Patti Harrington was named Tuesday the state superintendent of public instruction the first woman to lead Utah public schools since Emma J. McVicker's three-month stint in 1895.
Some might view that as a victory for women. But to Harrington, a 51-year-old Orem resident and current state associate superintendent for student achievement and school success, gender is no big thing.
"I'm proud to represent education I think you'd hear that from a man or a woman (superintendent)," Harrington said. "Good work is done by good people, regardless of their gender."

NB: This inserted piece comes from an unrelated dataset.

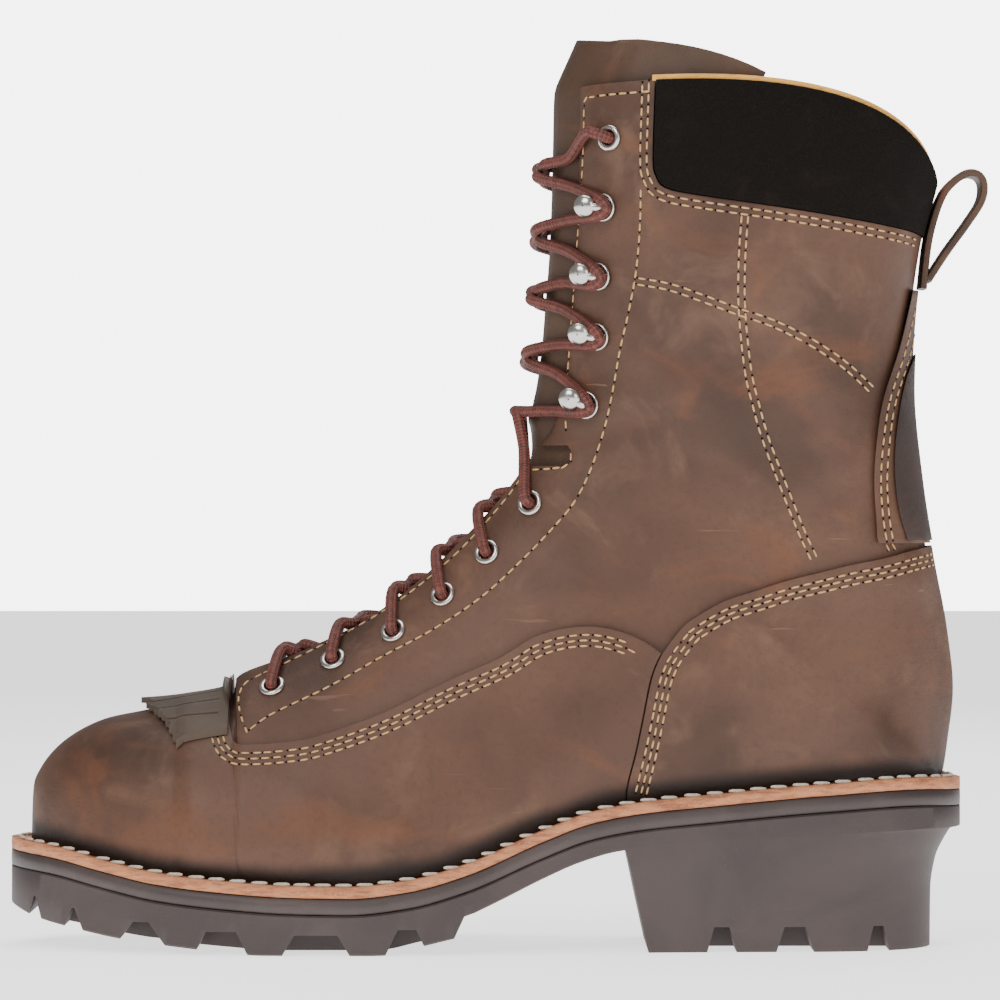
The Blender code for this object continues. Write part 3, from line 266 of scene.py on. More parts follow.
# Tread pattern
SIDE_GAPS = (
    # along, half width at the tread, half width at the root, all as shares of SOLE_LENGTH
    (0.030, 0.0068, 0.0010), (0.0725, 0.0100, 0.0015), (0.145, 0.0237, 0.0084),
    (0.2287, 0.0263, 0.0158), (0.3267, 0.0348, 0.0221), (0.4200, 0.0195, 0.0095),
)
HEEL_GAPS = (
    (0.745, 0.0153, 0.0079), (0.821, 0.0195, 0.0110), (0.908, 0.0116, 0.0053),
)
GAP_REACH = 0.026          # how far a side gap runs in from the edge of the sole
CHANNEL_IN = 0.019         # channel between side lugs and middle lugs, from the edge
CHANNEL_WIDE = 0.005
HEEL_GAP_DEPTH = 0.0082
HEEL_ISLAND = 0.011        # half width of the uncut middle of the heel
MIDDLE_GAPS = (0.19, 0.28, 0.375)
MIDDLE_GAP_WIDE = 0.0035

# Heel block: height share of the breast's top, place of breast and back along the sole
HEEL_BREAST = ((0.0, 0.669), (0.4, 0.659), (0.8, 0.6495), (1.0, 0.644))
HEEL_BACK = ((0.0, 0.9685), (0.45, 0.9690), (0.70, 0.9740), (0.85, 0.9830), (1.0, 0.9960))
HEEL_SIDE_TAPER = 0.0016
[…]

Harrington edged three other finalists Box Elder Superintendent Martell Menlove, Tooele Superintendent Larry Shumway, and Ray Timothy, state associate superintendent for Law, Legislation and Educational Services vying to lead Utah's public school system, which includes more than 800 public and charter schools and nearly 500,000 schoolchildren.
The Utah Board of Education unanimously named Harrington to replace Steve Laing, who retired in early spring, following a round of interviews and slightly more than an hour's deliberation. The appointment is effective immediately.
Harrington, who has spent 26 years in education, is ready to work.
She wants to work with Utah's congressmen to improve the federal No Child Left Behind Act, which she says is "doing more labeling than it is helping children."
She wants to move ahead on Performance Plus, the state school board's idea for a competency-based education system. She has practice in that department: As Provo District's assistant superintendent and, later, superintendent, Harrington created the state's first program ending social promotion and valuing student competence over seat time.
The 1997 Utah Secondary Principal of the Year also will have to tackle weighty issues of growth and school funding. Utah schools, already receiving the lowest per-student dollars in the country, are looking at 145,000 or more new schoolchildren.
But first, the former bus driver and substitute teacher says she'll visit workers at the Utah Office of Education, then set out to meet personally with all 104 members of the Utah Legislature, as recommended by Utah Board of Education Chairman Kim Burningham.
"I take the challenge seriously," said Harrington, a former public relations writer at Brigham Young University. "The way to build relationships with the body is to build relationships with (individual) people."